The strategy owes something to English cricket, which has set this summer aside for counties to compete for a place in a new first division the following year. By creating two 10-team conferences, complete with play- offs, the organisers could include all 14 Allied Dunbar Premiership One clubs, the four leading Welsh sides and, if they so wished, the two Scottish "super clubs", Edinburgh Reivers and Glasgow Caledonians. Quite simply, the top five sides from each conference would make up the following year's top flight, with the rest forming a second Premiership division.

As one Twickenham insider said yesterday, the benefits would be legion. The system would allow the English clubs to abide by the promotion and relegation promises enshrined in the Mayfair Agreement and thus extricate themselves from the bottomless pit now being dug by Bristol, who are threatening to buy their way into the big time by purchasing the financially-embarrassed London Scottish. It would also give the Welsh a strong stake in the competition and, crucially, bring to an end the damaging dispute their Union is having with Cardiff and Swansea, who have effectively severed all links by playing rebel matches with their English brethren.
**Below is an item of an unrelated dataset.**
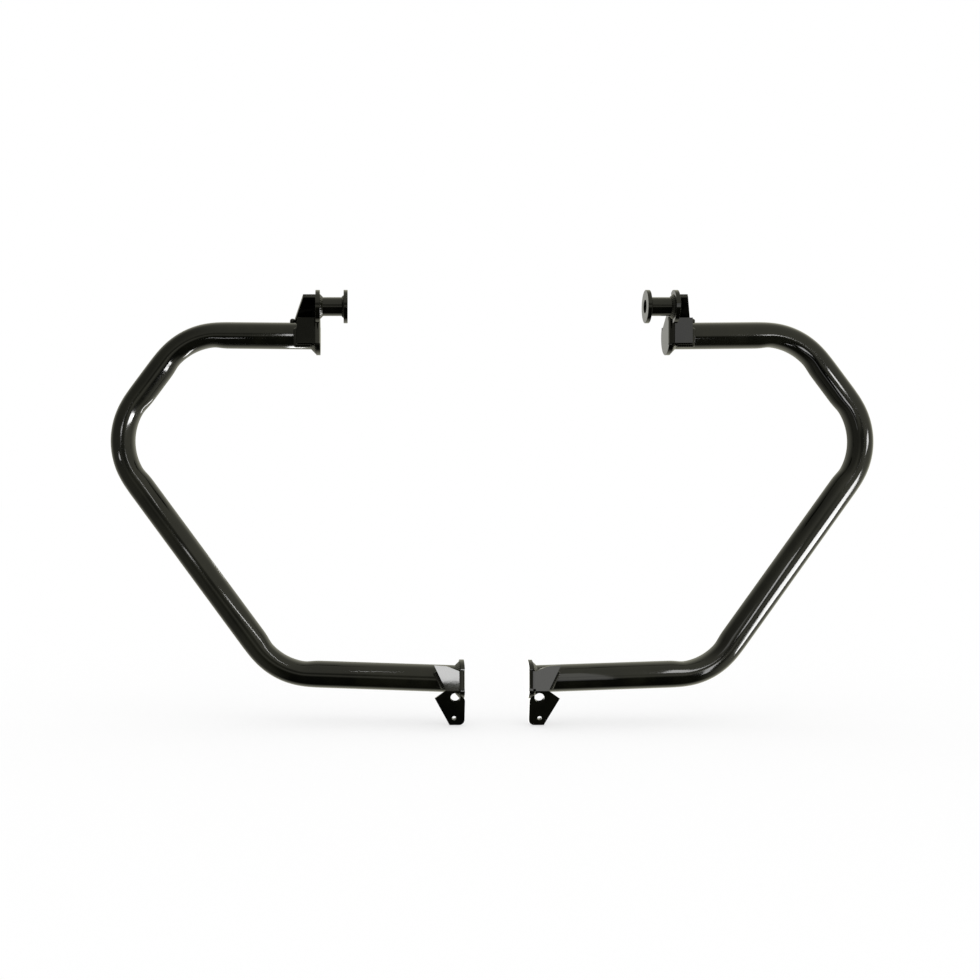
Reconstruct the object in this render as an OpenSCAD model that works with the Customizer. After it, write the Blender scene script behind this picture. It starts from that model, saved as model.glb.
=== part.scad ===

What is more, the new compact competition would create sufficient elbow room for a wholesale return to European competition; something that players, spectators and all but the least enlightened boardroom bully positively crave, especially in the light of Ulster's taste of rugby heaven in last weekend's cup semi-final victory over Stade Francais. "The important thing is to give the clubs due notice of exactly what they are playing for, and by using the conferences next season, which will be shortened by the World Cup anyway, we could set the goalposts in concrete and never have to move them again," said one source yesterday.

Brian Baister, the RFU chairman, has set a deadline of 31 January for the completion of all negotiations and the board of English First Division Rugby, the grouping of the 14 Premiership One clubs, meets in 10 days' time.

Agreement there would give the union representatives a little over a week to thrash out the final details and, given that failure to do so would leave the game in the mother of all messes, hopes are rising that common sense will finally prevail.

Burwell, whose influence over RFU policy was increased greatly as a result of last week's management reshuffle, was at pains yesterday to remove some of the sting from Bristol's brazen attempt to barge their way into Premiership One through the back door. "The integrity of the existing regulations applies: if Bristol are promoted, they will go into Premiership One," he insisted.

Meanwhile, the game rather than the politics made a brief foray into the spotlight yesterday with the draw for the last 16 of the Tetley's Bitter Cup. London Scottish, who as of last night were still in existence and, therefore, still in the competition, were drawn at home to their Stoop landlords, Harlequins.

West Hartlepool and Newcastle will fight out a derby tie in the north- east, always assuming that they do not merge in the interim, while Saracens, the holders, must travel to play renowned cup fighters Lydney, and Gloucester entertain this year's giant-killers, Henley. Most intriguingly of all, Conor O'Shea's inspired London Irish outfit return to Northampton, the scene of their remarkable five-try Premiership romp a week ago. It should be fun.

TETLEY'S BITTER CUP Fifth-round draw: Northampton v London Irish, Wasps v Waterloo, London Scottish v Harlequins, Gloucester v Henley, West Hartlepool v Newcastle, Richmond v Exeter, Leicester v Leeds, Lydney v Saracens. (Ties to be played 30 or 31 January).